The other one is the opportunistic intermediaries. These include enterprises that have concluded agreements with other enterprises with the view to leveraging off opportunistic intermediary’s favourable BEE status.

The other issue that the Commissioner also highlighted the complexity around transaction structures when it becomes difficult to determine and trace the economic benefits that flow to black shareholders.

They have warned against that saying that the more complex the deal is the more likely they will come down hard on deal makers around that. What sort of sanctions would they be able to exercise or put against people who violate or don’t comply with their rules?

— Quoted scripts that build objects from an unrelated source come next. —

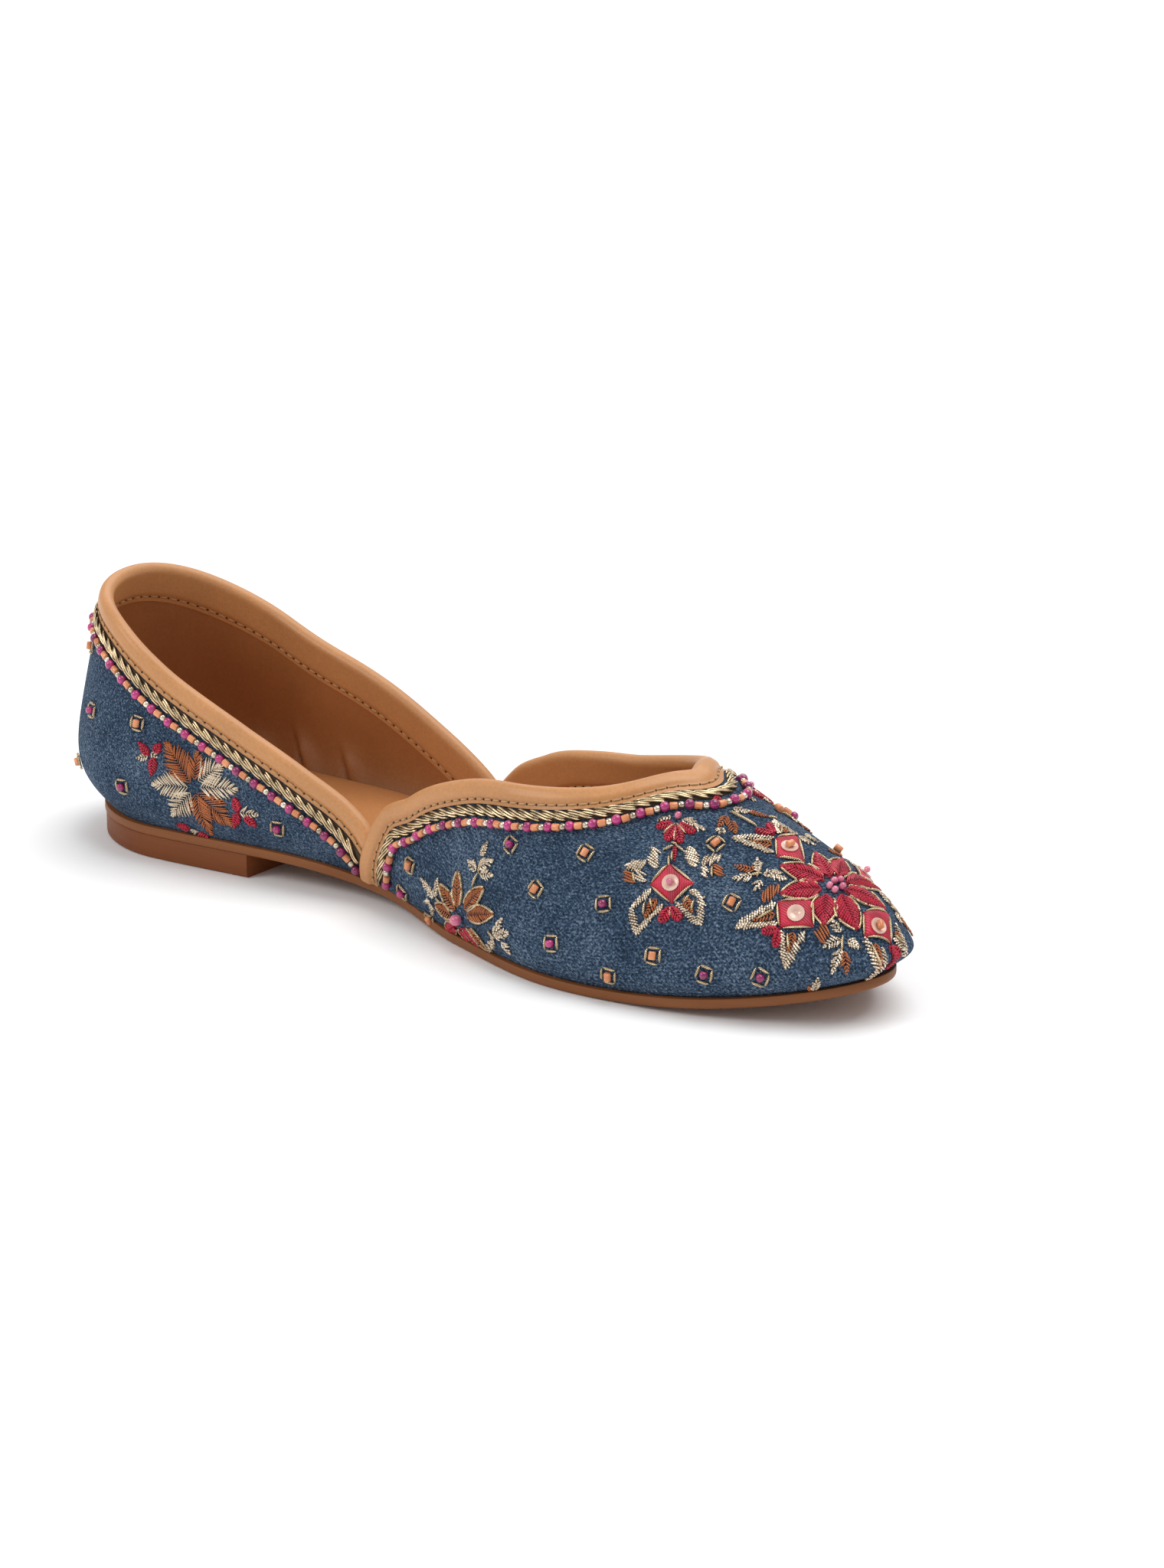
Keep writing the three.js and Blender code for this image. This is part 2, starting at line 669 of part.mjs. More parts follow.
const finishes = {
  outsole: { color: '#96623a', roughness: 0.6, metalness: 0 },
  heel_lift: { color: '#8f5c36', roughness: 0.6, metalness: 0 },
  insole: { color: '#b98f62', roughness: 0.55, metalness: 0 },
  upper: { color: '#3f5d82', roughness: 0.9, metalness: 0 },
  quarter_binding: { color: '#c4925f', roughness: 0.5, metalness: 0 },
  vamp_binding: { color: '#c4925f', roughness: 0.5, metalness: 0 },
  quarter_braid: { color: '#a98a56', roughness: 0.35, metalness: 0.9 },
  vamp_braid: { color: '#a98a56', roughness: 0.35, metalness: 0.9 },
  quarter_beads: { color: '#b0406a', roughness: 0.2, metalness: 0 },
  vamp_beads: { color: '#b0406a', roughness: 0.2, metalness: 0 },
};

const shoe = new THREE.Group();
shoe.position.x = -HEEL_LENGTH / 2;
for (const [name, solid] of Object.entries(solids)) {
  const { vertProperties, triVerts } = solid.getMesh();
  const geometry = new THREE.BufferGeometry();
  geometry.setAttribute('position', new THREE.BufferAttribute(new Float32Array(vertProperties), 3));
  geometry.setIndex(new THREE.BufferAttribute(new Uint32Array(triVerts), 1));
  const mesh = new THREE.Mesh(geometry, new THREE.MeshStandardMaterial(finishes[name]));
  mesh.name = name;
  shoe.add(mesh);
}

export default shoe;
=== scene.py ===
"""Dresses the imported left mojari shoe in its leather, denim, braid, beads and embroidery.

The shoe's own sizes are in millimetres, with X measured from the back edge of the outsole, and
every finished mesh is put into the frame in metres."""

import math

import bmesh
import bpy
import numpy as np
from mathutils import Matrix, Vector


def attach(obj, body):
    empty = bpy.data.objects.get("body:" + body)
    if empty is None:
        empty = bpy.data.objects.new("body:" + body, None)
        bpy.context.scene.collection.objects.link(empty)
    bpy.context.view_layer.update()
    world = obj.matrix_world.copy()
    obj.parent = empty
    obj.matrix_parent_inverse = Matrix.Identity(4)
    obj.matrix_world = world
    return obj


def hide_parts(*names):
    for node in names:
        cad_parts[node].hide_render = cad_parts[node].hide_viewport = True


bl_info = {
    "name": "Mojari Shoe",
    "version": (1, 0, 0),
    "blender": (4, 5, 0),
    "location": "View3D > Sidebar > Mojari",
    "description": "Makes the leather, denim, braid, beads and embroidery of a left mojari shoe",
    "category": "Add Mesh",
}

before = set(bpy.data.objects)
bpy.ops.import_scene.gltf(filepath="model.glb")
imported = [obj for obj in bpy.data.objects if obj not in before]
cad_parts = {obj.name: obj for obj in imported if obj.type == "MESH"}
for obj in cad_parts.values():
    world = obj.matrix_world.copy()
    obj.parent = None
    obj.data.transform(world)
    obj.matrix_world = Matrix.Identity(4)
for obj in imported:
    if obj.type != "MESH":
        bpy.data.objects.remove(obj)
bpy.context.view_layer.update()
MM = 0.001

# The shoe's sizes, the same as the solids have
SOLE_LENGTH = 250
BALL_WIDTH = 76
SOLE_THICKNESS = 2.6
HEEL_LIFT_HEIGHT = 6.2
HEEL_LENGTH = 63
HEEL_LIFT_INSET = 0.3
TOE_SPRING = 8.5
TOE_INSWING = 6
INSOLE_THICKNESS = 4.6
SOLE_MARGIN = 1.4
COLLAR_HEIGHT = 58.5
THROAT_HEIGHT = 46
HEEL_BULGE = 9
HEEL_LEAN = 4.5
TOE_OVERHANG = 5.5
WALL = 1.7
LAP_STEP = 1.1
LAP_FADE = 32
SINK = 3
BINDING_OUTSIDE = 4.2
BINDING_INSIDE = 9
BRAID_WIDTH = 3
BEAD_WIDTH = 2.6
GAP = 0.3
HEEL_ROUND = 0.13
TOE_ROUND = 0.16
TOE_DOME = 0.20
WAIST_END = 0.56
SPRING_START = 0.72
INSWING_START = 0.45
LEAN_REACH = 0.2
THROAT_ROUND = 0.05
MITRE = 0.5
MITRE_REACH = 0.14

# Outline, sections and toplines of the last, as shares of the sizes above
OUTLINE = {
    "at": [0.00, 0.12, 0.25, 0.42, 0.55, 0.68, 0.80, 0.90, 1.00],
    "inner": [0.710, 0.710, 0.620, 0.500, 0.780, 1.000, 0.915, 0.725, 0.550],
    "outer": [0.710, 0.725, 0.750, 0.780, 0.850, 0.985, 0.920, 0.730, 0.540],
}
SECTIONS = {
    "at": [0.00, 0.10, 0.20, 0.40, 0.55, 0.65, 0.76, 0.85, 0.92, 1.00],
    "crest": [2.30, 2.28, 2.25, 1.83, 1.37, 1.18, 1.00, 0.80, 0.72, 0.68],
    "fullness": [0.42, 0.42, 0.43, 0.50, 0.65, 0.87, 1.00, 0.99, 0.95, 0.90],
    "bulge": [1.00, 0.76, 0.50, 0.37, 0.36, 0.40, 0.43, 0.45, 0.45, 0.45],
    "widest": [0.29, 0.27, 0.24, 0.19, 0.17, 0.16, 0.15, 0.14, 0.12, 0.11],
}
QUARTER_TOPLINE = {
    "at": [0.000, 0.080, 0.164, 0.250, 0.320, 0.394, 0.434],
    "inner": [1.000, 0.895, 0.690, 0.520, 0.390, 0.250, 0.062],
    "outer": [1.000, 0.840, 0.690, 0.570, 0.440, 0.270, 0.100],
}
VAMP_TOPLINE = {
    "across": [0.000, 0.300, 0.600, 0.800, 0.855, 0.960, 1.000],
    "inner": [0.767, 0.710, 0.576, 0.474, 0.432, 0.389, 0.365],
    "outer": [0.767, 0.725, 0.615, 0.484, 0.442, 0.378, 0.365],
}


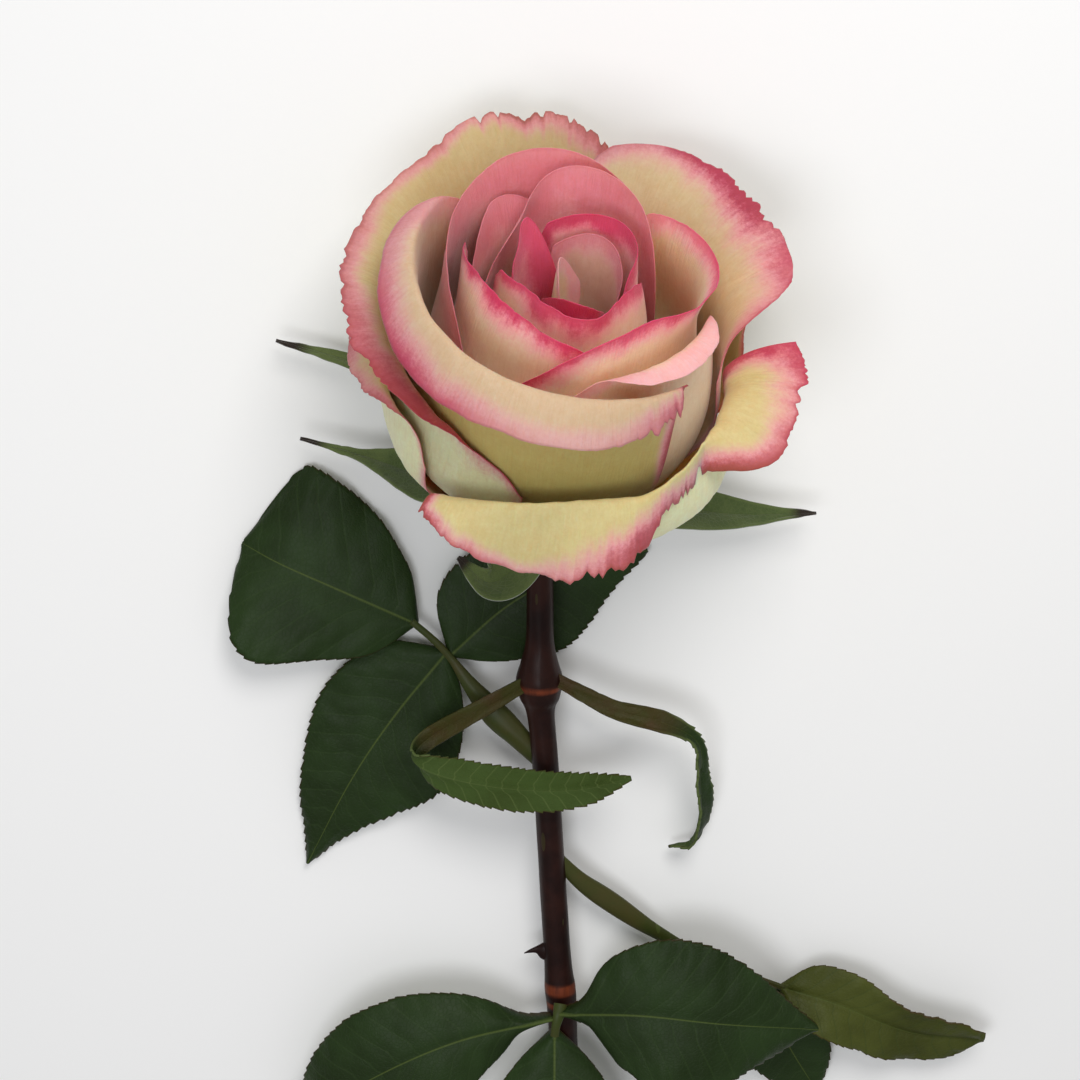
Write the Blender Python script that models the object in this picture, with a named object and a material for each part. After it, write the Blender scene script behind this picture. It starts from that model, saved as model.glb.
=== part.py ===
"""A cut rose lying on a flat surface: stem, leaves, sepals and petals, each its own solid.

Row frame: metres, +Z up, the surface is z = 0. The stem runs along Y with the bloom at +Y.
"""

import math

import bmesh
import bpy
import numpy as np
from mathutils import Matrix, Vector

MM = 0.001

# Driving dimensions
place = Vector((-14.2, 10.2, 0.0)) * MM  # moves the whole rose so that its box stands centred on the origin
bloomBase = Vector((0.0, 104.0, 21.5)) * MM  # where the petals leave the receptacle
bloomRise = 32.0  # degrees from the surface up to the bloom's axis
bloomTurn = -7.4  # degrees, the bloom's axis swung towards +X
petalThickness = 0.4 * MM
petalGrid = (10, 8)  # faces across and along a petal
leafThickness = 0.5 * MM
leafGrid = (4, 16)
sepalGrid = (4, 12)
stemSides = 16
cutSlant = 1.1  # how far the cut end leans along the stem, per unit of its height


def bloomFrame():
    """The bloom's own frame in the row frame. Its Z is the bloom's axis, and its Y side lies down."""
    rise = Matrix.Rotation(math.radians(bloomRise - 90), 4, "X")
    heading = Matrix.Rotation(math.radians(bloomTurn), 4, "Z")
    return Matrix.Translation(bloomBase) @ heading @ rise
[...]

Jeewan: In some instances, this could be criminal proceedings against the company if fronting is suspected. The background is that fronting was only introduced into legislation in the BEE Amendment Act in 2013 and implemented in 2014. It was then formally criminalised in the legislation. The consequences of being found guilty of fronting is a fine or imprisonment of up to 10 years. If it’s a company then the fine could be up to 10% in company’s annual turnover and potentially even barring them doing business with any state-owned entities for a period of up to 10 years.

The local economy has not been kind to business and we see confidence levels both at the business and consumer levels still quite low. To what degree do you think the lacklustre economy also has put a spanner in the works in terms of cultivating more empowerment deals in the same way that we’ve seen broader M&A activities slowing?

Jeewan: We need to look at transformation as a business imperative and what you would find is that in order to remain competitive in this environment, especially in the public sector, there is a need to transform. So that being said, each company would need to assess it on that merit.